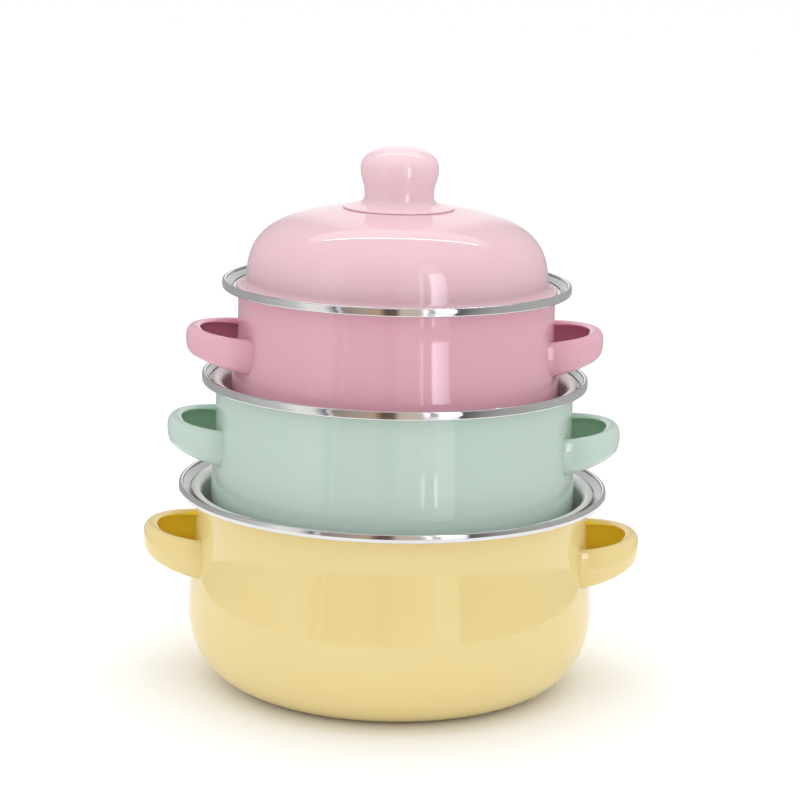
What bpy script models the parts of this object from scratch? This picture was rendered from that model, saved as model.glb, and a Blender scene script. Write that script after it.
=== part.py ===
import math

import bmesh
import bpy
from mathutils import Matrix

# Three enamelled steel casseroles stacked for storage, largest at the bottom.
# The two lower pots carry their own lids upside down, and the next pot stands in each.
# The smallest pot wears its lid the right way up.

MM = 0.001

# Driving dimensions of the pots, largest first
SIZES = ("large", "medium", "small")
RIM_RADIUS = {"large": 106.0 * MM, "medium": 95.0 * MM, "small": 85.5 * MM}
NECK_INSET = {"large": 8.8 * MM, "medium": 7.0 * MM, "small": 7.9 * MM}
BELLY_SWELL = {"large": 3.7 * MM, "medium": 2.0 * MM, "small": 3.0 * MM}
BASE_RADIUS = {"large": 71.5 * MM, "medium": 63.8 * MM, "small": 57.4 * MM}
POT_HEIGHT = {"large": 99.8 * MM, "medium": 94.5 * MM, "small": 84.0 * MM}
BELLY_HEIGHT = {"large": 36.5 * MM, "medium": 33.5 * MM, "small": 31.0 * MM}
NECK_DEPTH = 22.0 * MM       # from the top of the rim down to where the neck starts to swell

# Sheet and fits
WALL = 0.9 * MM              # enamelled steel sheet of the pots and lids
GAP = 0.3 * MM               # left between pieces that touch
LID_CLEARANCE = {"large": 0.8 * MM, "medium": 1.0 * MM, "small": 1.6 * MM}

# Stainless rim, a channel clenched round the flange
RIM_SHEET = 0.5 * MM
RIM_BEVEL = 0.8 * MM         # cut across each corner of the channel
LIP_WIDTH = 2.2 * MM         # raised outer lip
LEDGE_WIDTH = {"large": 3.4 * MM, "medium": 1.9 * MM, "small": 3.1 * MM}
STEP_DEPTH = 1.5 * MM        # from the lip down to the ledge
LEDGE_DROP = 1.4 * MM        # how far the ledge falls towards the pot
CHANNEL_PLAY = 0.45 * MM     # between the flange and the lower leg of the channel
FLANGE_FILLET = 0.8 * MM     # where the flange turns down into the neck

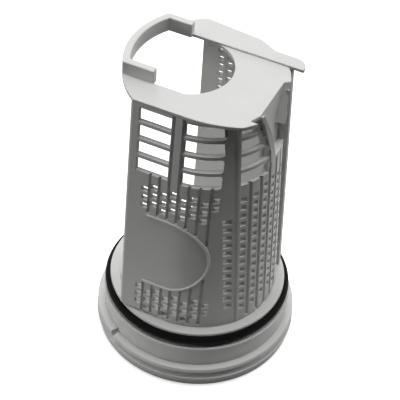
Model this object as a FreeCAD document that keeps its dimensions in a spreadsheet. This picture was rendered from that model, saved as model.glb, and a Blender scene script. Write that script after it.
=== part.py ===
import FreeCAD, Part
import math
import os

import Sketcher

# Washer pump filter: a strainer basket that swivels on a screw cap with a sealing ring.
# The axis of the cap is Z, the cap's grip face lies on Z = 0, and the basket stands on the cap.
# +X is the side of the key recess, +Y the side of the flat back wall. All sizes are in mm.

SIZES = {
    # screw cap
    "rim_radius": 31.6,
    "rim_height": 4.9,
    "rim_bevel": 0.6,
    "band_radius": 30.3,
    "cam_radius": 32.0,
    "cam_base": 5.8,
    "cam_thick": 1.6,
    "cam_rise": 1.0,
    "cam_root_radius": 28.4,
    "cam_step_deg": -120.0,
    "band_top": 15.4,
    "disc_radius": 28.6,
    "disc_edge": 0.9,
    "disc_bevel": 0.35,
    "recess_radius": 26.5,
    "recess_depth": 11.0,
    "hub_recess_radius": 22.5,
    "roof_thick": 2.5,
    "grip_width": 7.0,
    "grip_inset": 0.6,
    "grip_draft_deg": 3.0,
    # sealing ring
    "seal_cord_radius": 1.85,
    "seal_flats": 8,
    "seal_bed_radius": 26.0,
    "seal_clearance": 0.05,
    # swivel: snap spigot of the cap in the floor of the basket
    "spigot_radius": 7.0,
    "spigot_bore_radius": 4.2,
    "spigot_slit": 1.4,
    "swivel_clearance": 0.08,
    "foot_gap": 0.2,
    "head_gap": 0.3,
    "head_lip": 1.2,
    "head_tall": 2.4,
    # strainer basket
    "basket_height": 80.4,
    "foot_radius": 25.0,
    "crown_radius": 21.2,
    "wall_thick": 1.5,
    "floor_thick": 2.2,
    "floor_radius": 23.8,
    "relief_tall": 0.8,
    "relief_deep": 0.9,
    "relief_half_deg": 13.0,
    "relief_middle_deg": -5.0,
    "front_run": 14.3,
    "wall_turn_deg": 140.0,
    "back_offset": 13.2,
    "back_run": 8.9,
    "fin_reach_foot": 22.9,
    "fin_reach_top": 19.8,
    # end plate
    "plate_thick": 1.2,
    "plate_radius": 25.7,
    "lip_radius": 24.9,
    "lip_start_deg": -45.4,
    "lip_start": 2.0,
    "lip_tip_deg": -34.5,
    "notch_depth": 2.3,
    "notch_end_deg": -27.7,
    "ear_radius": 23.0,
    "ear_tall": 16.5,
    # debris mouth in the plate and the hoop that closes it
    "mouth_radius": 13.3,
    "mouth_shift": 7.6,
    "mouth_rise": 0.4,
    "mouth_front": 12.1,
    "mouth_back": 13.1,
    "hoop_height": 4.2,
    "hoop_sink": 0.6,
    "hoop_wall": 2.3,
    "hoop_front": 12.5,
    "hoop_back": 14.7,
    "hoop_gap": 12.6,
    # raised flange behind the mouth
    "flange_step": 0.5,
    "flange_thick": 1.1,
    "flange_radius": 25.1,
    "flange_depth": 22.4,
    "flange_waist": 17.7,
    "flange_waist_start": 12.3,
    "flange_slope_start": 6.4,
    "flange_reach": 22.8,
    "flange_corner": 4.0,
    # key recess
    "key_flat": 19.7,
    "key_mouth_low": -9.6,
    "key_mouth_high": 6.0,
    "key_land_radius": 22.4,
    "key_wall": 1.5,
    "key_throat": -1.6,
    "key_bend": -5.2,
    "key_bend_depth": 9.8,
    "key_cheek": 2.4,
    "key_depth": 20.5,
    "key_trim_deg": 60.0,
    "ramp_depth": 11.0,
    "ramp_reach": 2.3,
    "ramp_rise": 10.6,
    "ramp_run": 8.0,
    "ramp_shift": 4.4,
    "ramp_root": 0.05,
    # windows
    "window_tall": 4.8,
    "window_rung": 1.1,
    "window_drop": 1.0,
    "window_rows": 4,
    "window_bevel": 0.45,
    "bay_one_start": -12.45,
    "bay_one_end": -2.3,
    "bay_two_start": 1.85,
    "bay_two_end": 12.9,
    "bay_three_start": -14.4,
    "bay_three_end": -4.9,
    # upright rib at the front corner
    "rib_start": -15.3,
    "rib_end": -14.5,
    "rib_proud": 0.4,
    # strainer slots
    "slot_wide": 2.0,
    "slot_tall": 1.9,
    "slot_pitch": 3.14,
    "front_first": -9.2,
    "front_pitch": 3.05,
    "front_columns": 8,
    "front_upper_drop": 29.05,
    "front_upper_rows": 3,
    "front_lower_drop": 69.7,
    "front_lower_rows": 3,
    "side_first": -13.35,
    "side_pitch": 3.75,
    "side_columns": 6,
    "side_drop": 28.8,
    "side_rows": 15,
    "side_slot_wide": 1.7,
    "corner_column": -17.1,
    "corner_drop": 37.8,
    "corner_rows": 12,
    "back_first": -3.0,
    "back_pitch": 2.8,
    "back_columns": 5,
    "back_drop": 2.1,
    "back_rows": 9,
    "back_slot_pitch": 2.75,
    "back_slot_wide": 1.7,
    "back_slot_tall": 1.5,
    "groove_wide": 0.9,
    "side_groove_wide": 1.2,
    "groove_deep": 0.7,
    # smooth pad with its bead
    "pad_radius": 13.65,
    "pad_height": 26.73,
    "pad_centre": -1.35,
    "pad_run": 8.0,
    "bead_wide": 0.8,
    "bead_proud": 0.5,
}

document = FreeCAD.newDocument("washer_pump_filter")
sheet = document.addObject("Spreadsheet::Sheet", "sizes")
sheet.Label = "sizes"
for row, (alias, value) in enumerate(SIZES.items(), start=1):
    sheet.set("A%d" % row, alias)
    sheet.set("B%d" % row, str(value))
    sheet.setAlias("B%d" % row, alias)
document.recompute()


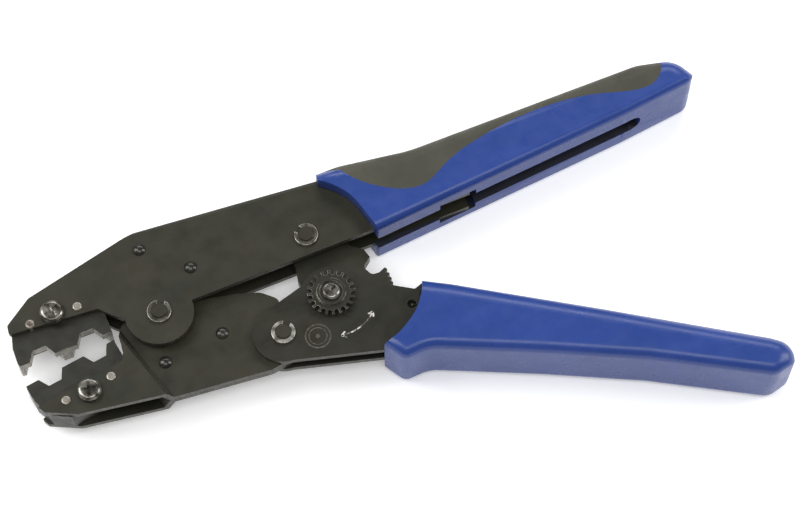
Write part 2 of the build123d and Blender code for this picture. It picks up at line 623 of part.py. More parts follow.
def pieces():
    """Every node, by name, about the jaw pivot."""
    jaw = jaw_plate()
    handle = handle_plate()
    link = link_plate()
    handle_ring = snap_ring(HANDLE_PIVOT, HANDLE_TOP, 50)
    link_ring = snap_ring(LINK_PIVOT, FRAME_TOP, 125)
    jaw_ring = snap_ring(JAW_PIVOT, FRAME_TOP, 60)
    return {
        "stationary_frame": stationary_frame(),
        "frame_filler": frame_filler(),
        "frame_rivets": frame_rivets(),
        "upper_die": upper_die(),
        "upper_die_screw": die_screw(),
        "upper_die_dowels": die_dowels(),
        "stationary_grip": stationary_grip(),
        "stationary_grip_insert": stationary_grip_insert(),
        "jaw_pivot_pin": pivot_pin(JAW_PIVOT, FRAME_TOP),
        "jaw_pivot_rings": jaw_ring + rear(jaw_ring),
        "jaw_pivot_washers": spacer_washers(JAW_PIVOT),
        "link_pivot_pin": pivot_pin(LINK_PIVOT, FRAME_TOP),
        "link_pivot_rings": link_ring + rear(link_ring),
        "link_pivot_washers": spacer_washers(LINK_PIVOT),
        "spring_anchor_pin": rod(SPRING_ANCHOR, DOWEL_R, -FRAME_BOTTOM, FRAME_BOTTOM),
        "return_spring": return_spring(),
        "jaw_plate_front": jaw,
        "jaw_plate_rear": rear(jaw),
        "jaw_rivets": jaw_rivets(),
        "lower_die": lower_die(),
        "lower_die_screw": jaw_side(die_screw()),
        "lower_die_dowels": jaw_side(die_dowels()),
        "handle_pivot_pin": pivot_pin(HANDLE_PIVOT, HANDLE_TOP),
        "handle_pivot_rings": handle_ring + rear(handle_ring),
        "handle_plate_front": handle,
        "handle_plate_rear": rear(handle),
        "handle_rivets": handle_rivets(),
        "moving_grip": moving_grip(),
        "pawl_pin": pawl_pin(),
        "pawl_spring": pawl_spring(),
        "wheel_detent": wheel_detent(),
        "ratchet_pawl": ratchet_pawl(),
        "link_plate_front": link,
        "link_plate_rear": rear(link),
        "link_rivet": link_rivet(),
        "spring_hook_pin": rod(SPRING_HOOK, DOWEL_R, -JAW_TOP - 1.5, JAW_TOP + 1.5),
        "eccentric_pin": eccentric_pin(),
        "adjuster_wheel": adjuster_wheel(),
        "adjuster_screw": adjuster_screw(),
    }


def base_shift(parts):
    """Move from the jaw pivot to the middle of the tool's base."""
    boxes = [shape.bounding_box() for shape in parts.values()]
    x = [min(box.min.X for box in boxes), max(box.max.X for box in boxes)]
    y = [min(box.min.Y for box in boxes), max(box.max.Y for box in boxes)]
    return (-sum(x) / 2, -sum(y) / 2, -min(box.min.Z for box in boxes))


PARTS = pieces()
SHIFT = base_shift(PARTS)

os.makedirs("parts", exist_ok=True)
for name, shape in PARTS.items():
    export_step(Pos(*SHIFT) * shape, f"parts/{name}.step")
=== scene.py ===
import json
import math

import bpy
from mathutils import Matrix, Vector


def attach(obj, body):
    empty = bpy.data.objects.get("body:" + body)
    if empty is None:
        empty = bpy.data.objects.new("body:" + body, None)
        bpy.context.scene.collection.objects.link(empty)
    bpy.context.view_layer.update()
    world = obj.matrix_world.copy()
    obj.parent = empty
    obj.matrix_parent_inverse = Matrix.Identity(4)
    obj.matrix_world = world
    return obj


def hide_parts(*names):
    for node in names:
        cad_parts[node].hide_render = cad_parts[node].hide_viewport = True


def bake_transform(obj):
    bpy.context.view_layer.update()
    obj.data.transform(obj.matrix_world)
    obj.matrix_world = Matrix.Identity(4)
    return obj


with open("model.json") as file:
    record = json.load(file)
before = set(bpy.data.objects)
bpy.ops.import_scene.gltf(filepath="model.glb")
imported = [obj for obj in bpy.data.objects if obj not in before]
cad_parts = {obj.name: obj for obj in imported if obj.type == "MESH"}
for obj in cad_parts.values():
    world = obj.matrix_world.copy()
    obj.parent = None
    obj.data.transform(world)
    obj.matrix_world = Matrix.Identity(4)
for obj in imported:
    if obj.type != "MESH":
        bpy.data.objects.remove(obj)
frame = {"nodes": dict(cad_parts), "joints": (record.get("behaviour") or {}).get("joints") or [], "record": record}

MM = 0.001
nodes = frame["nodes"]
joints = {joint["name"]: joint for joint in frame["joints"]}
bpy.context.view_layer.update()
PIVOT = Vector(joints["jaw_pivot"]["pos_m"])
WHEEL_CENTRE = Vector(joints["adjuster_turn"]["pos_m"])


def at(x, y, z=0.0):
    """Point given in millimetres from the jaw pivot, at the tool's middle plane."""
    return PIVOT + Vector((x, y, z)) * MM


def local(point):
    """Millimetres from the jaw pivot of a point in metres."""
    return (point - PIVOT) / MM


# ---- camera and light, in metres and watts ------------------------------------------------------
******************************
→ TASK DETAILS
Please copy exactly the lines from the first line of the records above through the line containing "import Sketcher", including both, and nothing more.

→ REPLY TO THE TASK
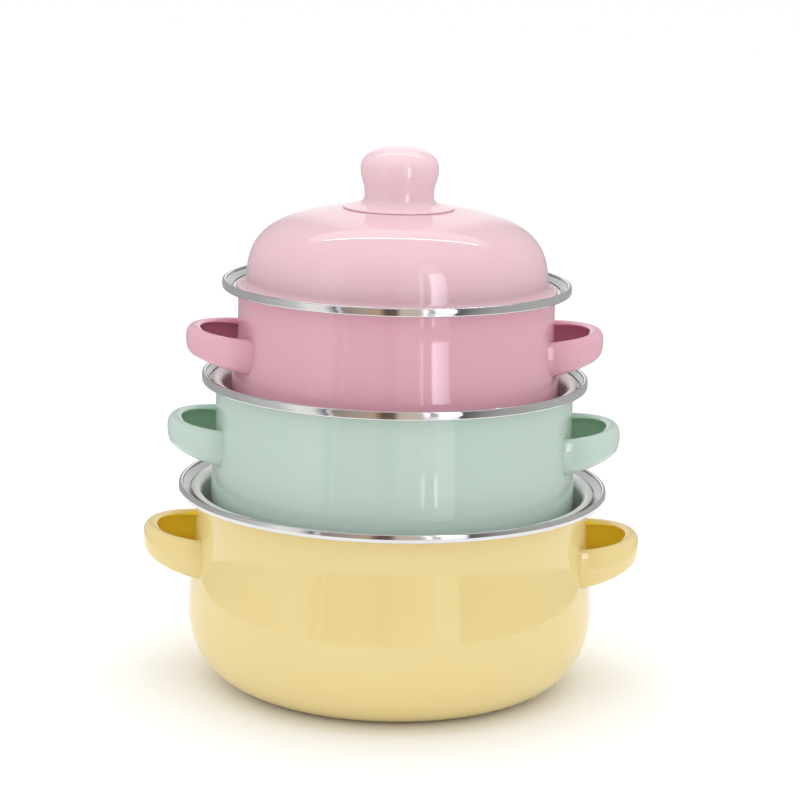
What bpy script models the parts of this object from scratch? This picture was rendered from that model, saved as model.glb, and a Blender scene script. Write that script after it.
=== part.py ===
import math

import bmesh
import bpy
from mathutils import Matrix

# Three enamelled steel casseroles stacked for storage, largest at the bottom.
# The two lower pots carry their own lids upside down, and the next pot stands in each.
# The smallest pot wears its lid the right way up.

MM = 0.001

# Driving dimensions of the pots, largest first
SIZES = ("large", "medium", "small")
RIM_RADIUS = {"large": 106.0 * MM, "medium": 95.0 * MM, "small": 85.5 * MM}
NECK_INSET = {"large": 8.8 * MM, "medium": 7.0 * MM, "small": 7.9 * MM}
BELLY_SWELL = {"large": 3.7 * MM, "medium": 2.0 * MM, "small": 3.0 * MM}
BASE_RADIUS = {"large": 71.5 * MM, "medium": 63.8 * MM, "small": 57.4 * MM}
POT_HEIGHT = {"large": 99.8 * MM, "medium": 94.5 * MM, "small": 84.0 * MM}
BELLY_HEIGHT = {"large": 36.5 * MM, "medium": 33.5 * MM, "small": 31.0 * MM}
NECK_DEPTH = 22.0 * MM       # from the top of the rim down to where the neck starts to swell

# Sheet and fits
WALL = 0.9 * MM              # enamelled steel sheet of the pots and lids
GAP = 0.3 * MM               # left between pieces that touch
LID_CLEARANCE = {"large": 0.8 * MM, "medium": 1.0 * MM, "small": 1.6 * MM}

# Stainless rim, a channel clenched round the flange
RIM_SHEET = 0.5 * MM
RIM_BEVEL = 0.8 * MM         # cut across each corner of the channel
LIP_WIDTH = 2.2 * MM         # raised outer lip
LEDGE_WIDTH = {"large": 3.4 * MM, "medium": 1.9 * MM, "small": 3.1 * MM}
STEP_DEPTH = 1.5 * MM        # from the lip down to the ledge
LEDGE_DROP = 1.4 * MM        # how far the ledge falls towards the pot
CHANNEL_PLAY = 0.45 * MM     # between the flange and the lower leg of the channel
FLANGE_FILLET = 0.8 * MM     # where the flange turns down into the neck

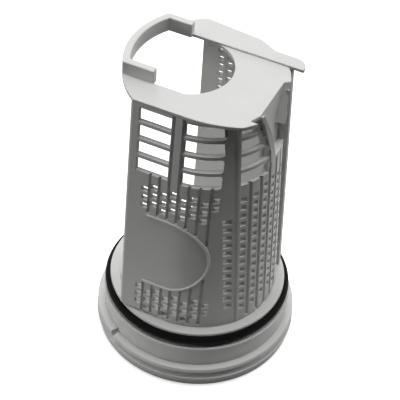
Model this object as a FreeCAD document that keeps its dimensions in a spreadsheet. This picture was rendered from that model, saved as model.glb, and a Blender scene script. Write that script after it.
=== part.py ===
import FreeCAD, Part
import math
import os

import Sketcher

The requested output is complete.